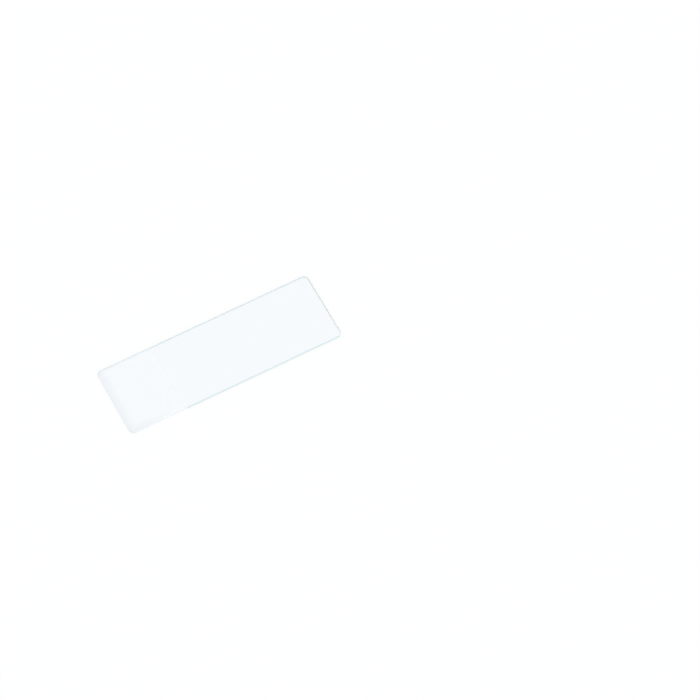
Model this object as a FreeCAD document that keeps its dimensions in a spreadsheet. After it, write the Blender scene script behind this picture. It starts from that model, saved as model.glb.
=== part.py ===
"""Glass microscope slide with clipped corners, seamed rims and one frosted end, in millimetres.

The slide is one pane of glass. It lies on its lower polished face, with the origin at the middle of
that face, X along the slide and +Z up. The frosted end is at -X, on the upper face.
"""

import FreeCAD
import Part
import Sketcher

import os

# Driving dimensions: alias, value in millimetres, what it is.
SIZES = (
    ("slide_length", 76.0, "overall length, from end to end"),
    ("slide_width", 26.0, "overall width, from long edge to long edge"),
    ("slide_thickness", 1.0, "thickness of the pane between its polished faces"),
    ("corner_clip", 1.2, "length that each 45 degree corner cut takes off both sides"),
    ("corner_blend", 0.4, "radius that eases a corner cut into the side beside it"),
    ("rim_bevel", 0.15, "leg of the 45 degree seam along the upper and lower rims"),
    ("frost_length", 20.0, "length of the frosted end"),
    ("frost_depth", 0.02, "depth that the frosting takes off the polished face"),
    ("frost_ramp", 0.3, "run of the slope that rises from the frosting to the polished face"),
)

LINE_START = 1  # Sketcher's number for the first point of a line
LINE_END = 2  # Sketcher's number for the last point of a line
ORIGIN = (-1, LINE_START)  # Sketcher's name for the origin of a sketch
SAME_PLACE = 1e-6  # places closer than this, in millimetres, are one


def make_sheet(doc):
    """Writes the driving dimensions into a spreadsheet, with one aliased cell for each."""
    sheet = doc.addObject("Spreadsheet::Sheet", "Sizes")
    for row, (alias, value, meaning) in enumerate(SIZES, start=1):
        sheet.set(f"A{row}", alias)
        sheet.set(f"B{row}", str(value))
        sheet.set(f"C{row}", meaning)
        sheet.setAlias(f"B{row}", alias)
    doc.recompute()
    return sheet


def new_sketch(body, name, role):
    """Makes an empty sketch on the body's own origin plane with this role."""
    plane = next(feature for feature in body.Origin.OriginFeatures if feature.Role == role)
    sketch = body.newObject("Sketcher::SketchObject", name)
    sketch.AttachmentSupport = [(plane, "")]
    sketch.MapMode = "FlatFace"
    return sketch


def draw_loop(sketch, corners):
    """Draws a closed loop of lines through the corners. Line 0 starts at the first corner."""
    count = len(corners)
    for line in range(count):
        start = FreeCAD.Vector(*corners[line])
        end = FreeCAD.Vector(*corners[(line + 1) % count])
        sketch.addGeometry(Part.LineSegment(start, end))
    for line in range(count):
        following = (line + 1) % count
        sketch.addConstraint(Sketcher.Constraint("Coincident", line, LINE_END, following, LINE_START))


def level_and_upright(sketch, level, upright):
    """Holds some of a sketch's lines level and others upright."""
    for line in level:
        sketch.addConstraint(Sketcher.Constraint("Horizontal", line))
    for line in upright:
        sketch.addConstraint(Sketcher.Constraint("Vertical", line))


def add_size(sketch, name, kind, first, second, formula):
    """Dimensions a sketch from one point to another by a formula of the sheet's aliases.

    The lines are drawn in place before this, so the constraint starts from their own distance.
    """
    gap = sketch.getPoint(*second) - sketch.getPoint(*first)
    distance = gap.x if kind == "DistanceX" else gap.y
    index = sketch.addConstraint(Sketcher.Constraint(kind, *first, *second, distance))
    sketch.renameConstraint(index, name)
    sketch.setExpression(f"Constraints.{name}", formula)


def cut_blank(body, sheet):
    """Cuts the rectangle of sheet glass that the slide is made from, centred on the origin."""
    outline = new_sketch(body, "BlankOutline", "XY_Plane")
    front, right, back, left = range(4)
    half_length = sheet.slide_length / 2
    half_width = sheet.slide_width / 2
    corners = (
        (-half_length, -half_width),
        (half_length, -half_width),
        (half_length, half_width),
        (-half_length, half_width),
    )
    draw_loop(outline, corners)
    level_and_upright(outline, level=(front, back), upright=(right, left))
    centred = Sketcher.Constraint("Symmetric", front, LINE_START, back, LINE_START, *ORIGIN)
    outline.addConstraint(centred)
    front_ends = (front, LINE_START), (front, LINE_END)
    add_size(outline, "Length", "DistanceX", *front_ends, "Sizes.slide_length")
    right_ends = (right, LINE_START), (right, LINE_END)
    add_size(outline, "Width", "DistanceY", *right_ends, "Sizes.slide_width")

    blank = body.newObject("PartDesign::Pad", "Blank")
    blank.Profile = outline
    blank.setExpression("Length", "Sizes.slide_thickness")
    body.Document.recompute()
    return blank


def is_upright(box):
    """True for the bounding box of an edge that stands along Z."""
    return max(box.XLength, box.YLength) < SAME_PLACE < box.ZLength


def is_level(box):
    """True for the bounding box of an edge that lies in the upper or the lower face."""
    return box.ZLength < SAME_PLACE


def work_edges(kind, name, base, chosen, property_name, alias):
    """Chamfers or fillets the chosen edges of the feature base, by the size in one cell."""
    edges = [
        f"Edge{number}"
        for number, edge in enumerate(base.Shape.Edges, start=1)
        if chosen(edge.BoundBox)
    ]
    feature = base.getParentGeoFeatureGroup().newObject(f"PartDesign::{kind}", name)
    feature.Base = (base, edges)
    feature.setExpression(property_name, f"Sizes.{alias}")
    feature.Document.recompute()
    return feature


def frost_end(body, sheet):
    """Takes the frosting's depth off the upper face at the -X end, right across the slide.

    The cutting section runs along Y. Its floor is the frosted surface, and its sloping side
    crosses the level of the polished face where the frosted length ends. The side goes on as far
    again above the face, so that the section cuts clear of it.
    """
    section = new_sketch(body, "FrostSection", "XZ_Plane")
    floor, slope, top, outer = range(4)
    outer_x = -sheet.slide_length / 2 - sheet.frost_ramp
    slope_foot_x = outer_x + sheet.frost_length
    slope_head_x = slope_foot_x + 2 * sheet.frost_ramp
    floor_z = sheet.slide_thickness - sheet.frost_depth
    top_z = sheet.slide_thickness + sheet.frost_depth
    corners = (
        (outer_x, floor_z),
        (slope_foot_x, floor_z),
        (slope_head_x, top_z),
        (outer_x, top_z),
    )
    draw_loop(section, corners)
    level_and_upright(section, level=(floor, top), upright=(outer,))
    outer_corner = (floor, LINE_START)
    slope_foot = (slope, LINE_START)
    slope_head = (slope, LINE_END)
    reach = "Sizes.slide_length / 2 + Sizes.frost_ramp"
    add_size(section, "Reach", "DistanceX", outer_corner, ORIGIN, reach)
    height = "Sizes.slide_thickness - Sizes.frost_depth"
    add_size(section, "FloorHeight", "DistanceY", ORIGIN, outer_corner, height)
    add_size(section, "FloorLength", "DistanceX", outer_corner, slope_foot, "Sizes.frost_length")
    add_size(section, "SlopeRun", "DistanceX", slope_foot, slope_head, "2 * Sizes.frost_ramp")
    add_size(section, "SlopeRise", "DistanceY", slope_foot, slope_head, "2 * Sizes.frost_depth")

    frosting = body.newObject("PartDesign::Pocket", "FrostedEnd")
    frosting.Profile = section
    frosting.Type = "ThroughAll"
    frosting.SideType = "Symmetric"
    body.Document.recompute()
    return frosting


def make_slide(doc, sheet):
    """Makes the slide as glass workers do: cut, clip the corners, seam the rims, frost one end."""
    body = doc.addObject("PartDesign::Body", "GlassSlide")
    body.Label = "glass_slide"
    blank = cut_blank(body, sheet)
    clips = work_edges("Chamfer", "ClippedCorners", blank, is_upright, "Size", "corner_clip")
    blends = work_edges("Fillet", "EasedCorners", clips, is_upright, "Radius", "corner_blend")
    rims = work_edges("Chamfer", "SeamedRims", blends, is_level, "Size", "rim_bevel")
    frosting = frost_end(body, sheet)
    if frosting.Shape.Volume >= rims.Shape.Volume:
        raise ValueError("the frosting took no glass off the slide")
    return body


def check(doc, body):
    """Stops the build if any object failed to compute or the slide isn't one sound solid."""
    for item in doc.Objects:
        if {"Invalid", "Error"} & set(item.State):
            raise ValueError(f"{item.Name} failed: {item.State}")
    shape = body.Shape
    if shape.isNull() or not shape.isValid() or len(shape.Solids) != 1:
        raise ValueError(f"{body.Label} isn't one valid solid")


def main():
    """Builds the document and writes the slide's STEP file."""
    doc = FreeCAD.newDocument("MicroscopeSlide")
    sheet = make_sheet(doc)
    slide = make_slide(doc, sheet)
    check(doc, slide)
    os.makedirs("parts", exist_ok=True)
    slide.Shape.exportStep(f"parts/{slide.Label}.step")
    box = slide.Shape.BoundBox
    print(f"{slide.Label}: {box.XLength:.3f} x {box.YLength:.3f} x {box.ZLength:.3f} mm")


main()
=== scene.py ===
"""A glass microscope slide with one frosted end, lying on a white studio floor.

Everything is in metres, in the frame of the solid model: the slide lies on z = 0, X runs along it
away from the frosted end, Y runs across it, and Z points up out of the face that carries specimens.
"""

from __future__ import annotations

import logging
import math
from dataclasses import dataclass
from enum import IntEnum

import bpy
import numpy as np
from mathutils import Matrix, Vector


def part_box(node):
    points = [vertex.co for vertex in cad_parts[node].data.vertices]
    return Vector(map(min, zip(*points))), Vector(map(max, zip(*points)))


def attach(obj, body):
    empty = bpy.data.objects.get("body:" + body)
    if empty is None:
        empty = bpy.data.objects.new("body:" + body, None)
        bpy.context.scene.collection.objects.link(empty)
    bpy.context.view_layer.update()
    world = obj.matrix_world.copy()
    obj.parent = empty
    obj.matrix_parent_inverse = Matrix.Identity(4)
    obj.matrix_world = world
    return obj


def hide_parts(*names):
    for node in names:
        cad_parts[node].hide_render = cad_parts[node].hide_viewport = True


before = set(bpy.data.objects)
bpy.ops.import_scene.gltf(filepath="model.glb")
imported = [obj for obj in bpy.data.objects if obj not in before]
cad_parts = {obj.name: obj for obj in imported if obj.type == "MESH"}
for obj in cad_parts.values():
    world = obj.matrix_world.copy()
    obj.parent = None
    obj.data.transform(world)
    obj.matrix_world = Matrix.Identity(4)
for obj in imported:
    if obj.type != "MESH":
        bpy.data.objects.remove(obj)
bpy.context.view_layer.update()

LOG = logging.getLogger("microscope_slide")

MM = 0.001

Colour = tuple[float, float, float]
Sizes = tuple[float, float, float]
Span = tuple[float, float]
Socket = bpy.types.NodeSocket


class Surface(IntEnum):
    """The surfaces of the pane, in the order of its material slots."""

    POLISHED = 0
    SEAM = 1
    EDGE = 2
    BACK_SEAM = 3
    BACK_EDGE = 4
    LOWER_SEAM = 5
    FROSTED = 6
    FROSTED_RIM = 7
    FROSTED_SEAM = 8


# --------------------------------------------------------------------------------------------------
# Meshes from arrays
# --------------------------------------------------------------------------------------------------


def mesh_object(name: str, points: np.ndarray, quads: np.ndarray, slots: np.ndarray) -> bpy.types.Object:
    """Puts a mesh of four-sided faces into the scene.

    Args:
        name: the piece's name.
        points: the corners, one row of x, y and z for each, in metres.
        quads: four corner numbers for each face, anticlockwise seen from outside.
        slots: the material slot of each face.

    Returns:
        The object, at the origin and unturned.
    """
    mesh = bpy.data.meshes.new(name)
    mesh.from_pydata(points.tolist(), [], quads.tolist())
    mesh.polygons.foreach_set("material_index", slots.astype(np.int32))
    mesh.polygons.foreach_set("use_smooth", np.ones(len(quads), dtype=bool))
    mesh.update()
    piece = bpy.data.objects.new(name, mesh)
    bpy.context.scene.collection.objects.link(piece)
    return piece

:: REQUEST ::
Write out exactly the lines from the one with "obj.parent = None" through the one with "slots: the material", including both, and no others.

:: RESULT FOR THIS TASK ::
    obj.parent = None
    obj.data.transform(world)
    obj.matrix_world = Matrix.Identity(4)
for obj in imported:
    if obj.type != "MESH":
        bpy.data.objects.remove(obj)
bpy.context.view_layer.update()

LOG = logging.getLogger("microscope_slide")

MM = 0.001

Colour = tuple[float, float, float]
Sizes = tuple[float, float, float]
Span = tuple[float, float]
Socket = bpy.types.NodeSocket


class Surface(IntEnum):
    """The surfaces of the pane, in the order of its material slots."""

    POLISHED = 0
    SEAM = 1
    EDGE = 2
    BACK_SEAM = 3
    BACK_EDGE = 4
    LOWER_SEAM = 5
    FROSTED = 6
    FROSTED_RIM = 7
    FROSTED_SEAM = 8


# --------------------------------------------------------------------------------------------------
# Meshes from arrays
# --------------------------------------------------------------------------------------------------


def mesh_object(name: str, points: np.ndarray, quads: np.ndarray, slots: np.ndarray) -> bpy.types.Object:
    """Puts a mesh of four-sided faces into the scene.

    Args:
        name: the piece's name.
        points: the corners, one row of x, y and z for each, in metres.
        quads: four corner numbers for each face, anticlockwise seen from outside.
        slots: the material slot of each face.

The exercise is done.